Post by blindpig » Sat Mar 30, 2024 2:36 pm

Israel More Isolated Than Ever After Trump’s Recent Statements

Lucas Leiroz

March 29, 2024

Former American president recognizes that the Zionist regime made a serious mistake in showing the results of its war campaign in Gaza.

Former American President Donald Trump, despite maintaining a reasonably lucid stance regarding the Ukrainian conflict, is a radical Zionist and has shown on several occasions that he is willing to support Tel Aviv in its genocidal war against Gaza’s Palestinians. However, the strategic errors committed by the Zionist regime are so serious that they are forcing even Trump to object to Israel’s practices.

Recently, during an interview with an Israeli newspaper, Trump warned that Tel Aviv is “losing international support” due to its war in the Gaza Strip. He advised the Israelis to “end” the military campaign as quickly as possible, thus preventing Israel from becoming even more isolated on the international arena. More than that, the former American president condemned the Israeli anti-humanitarian attacks, describing the destruction of residential facilities in Gaza as a “big mistake”, severely criticizing the actions of the Zionist regime.

In a way, Trump’s speech is hypocritical, as he criticizes the explicit aspect of Israeli actions. He does not seem to be really concerned with the crimes committed by Israel, but with the fact that such crimes are damaging the international image of the Zionist regime. However, this type of connivance with Israel’s crimes was already expected from a Zionist leader like Trump, which is why the mere fact of criticizing Zionist explicitness is actually surprising.

“It’s a very bad picture for the world. The world is seeing this… every night, I would watch buildings pour down on people (…) Go and do what you have to do. But you don’t do that (…) And I think that’s one of the reasons that there has been a lot of kickback. If people didn’t see that, every single night I’d watch and every single one of those… And I think Israel wanted to show that it’s tough, but sometimes you shouldn’t be doing that,” he told journalists.

As is well known, Trump and Netanyahu were close allies during the Republican government in the U.S. Some analysts considered Trump the “most pro-Israel president in history.” The severe sanctions on Iran, the opening of the American embassy in Jerusalem and the mediation of the Abraham Accords are some examples of how Washington and Tel Aviv were close allies during the Trump era.

However, relations between Trump and Netanyahu entered into crisis after the Israeli leader recognized Joe Biden’s victory and congratulated the then new American president in 2020. According to several analysts, Trump felt “betrayed” by Netanyahu, changing his personal opinion on the Zionist politician.
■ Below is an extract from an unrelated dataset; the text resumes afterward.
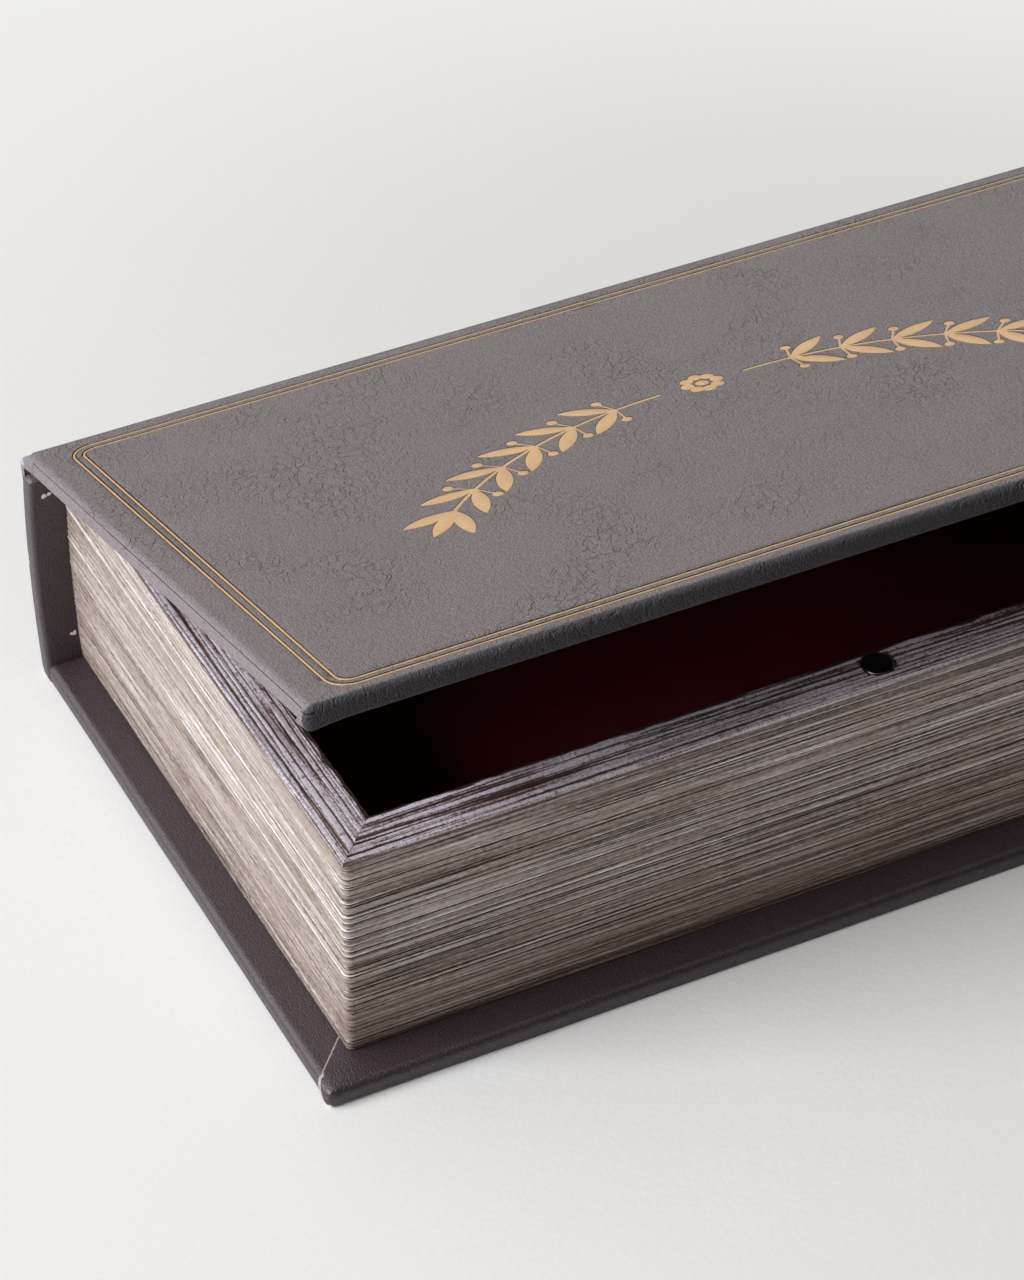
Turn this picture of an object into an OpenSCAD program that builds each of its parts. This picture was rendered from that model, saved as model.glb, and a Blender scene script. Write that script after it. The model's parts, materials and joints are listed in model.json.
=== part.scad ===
// Keepsake box made like a large hardback book: a hollow tray with page-edge sides,
// glued into a leatherette case whose front cover swings up on the joint at the spine.
// X runs from the spine to the page edge at the front, Y from tail to head, Z up.
// The origin is on the table, under the middle of the tray.

/* [Tray] */
// Width of the tray, from the foot of its spine side to the page edge at the front
tray_w = 154.5; // [110:0.5:220]
// Length of the tray over its page edges
tray_l = 273; // [180:1:360]
// Height of the tray with its rim
tray_h = 57; // [30:1:90]
// Thickness of the tray walls
wall_t = 10; // [6:0.5:14]
// Thickness of the board that closes the tray below
floor_t = 2.5; // [1.5:0.5:5]
// Thickness of the embossed page-edge wrap
page_t = 1.2; // [0.8:0.1:2]
// Radius of the wrap at its two front corners
page_r = 2; // [1:0.1:3]
// Thickness of the mitred rim strips
rim_t = 1; // [0.6:0.1:2]
// Thickness of the lining inside the tray
lining_t = 0.5; // [0.3:0.1:1]

/* [Case] */
// Thickness of the three cover boards
board_t = 3; // [2:0.5:5]
// Thickness of the leatherette, outside and where it is turned in
leather_t = 0.9; // [0.5:0.1:1.5]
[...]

Obviously, it is not possible to assess how much Trump really felt affected by such actions by Netanyahu, but it is obvious that relations between the former American president and the Israeli prime minister are no longer as stable as they used to be.
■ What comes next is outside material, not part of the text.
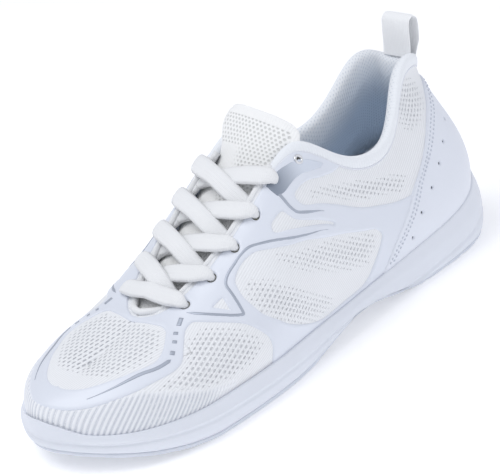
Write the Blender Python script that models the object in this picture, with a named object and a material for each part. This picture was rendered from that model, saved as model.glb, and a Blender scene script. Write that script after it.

Despite supporting Israel, Trump has maintained a critical stance towards Zionist actions in Gaza. According to the former American leader, Tel Aviv “was not prepared” to face Hamas. He admits that Israel has committed several serious strategic errors during the war, damaging not only its military interests, but also its international image, becoming an increasingly isolated state.

It is interesting to see that there is a growth in critical opinion regarding Israel among Trump and his supporters. This shows that the Zionist regime’s anti-humanitarian practices are damaging even Israel’s most solid and traditional alliances. The more Israel attacks civilians and destroys non-military infrastructure, the more public opinion endorses criticism of the regime and stops supporting it in the war against the Palestinians in Gaza. With this, Israel’s isolation on the international arena becomes a reality.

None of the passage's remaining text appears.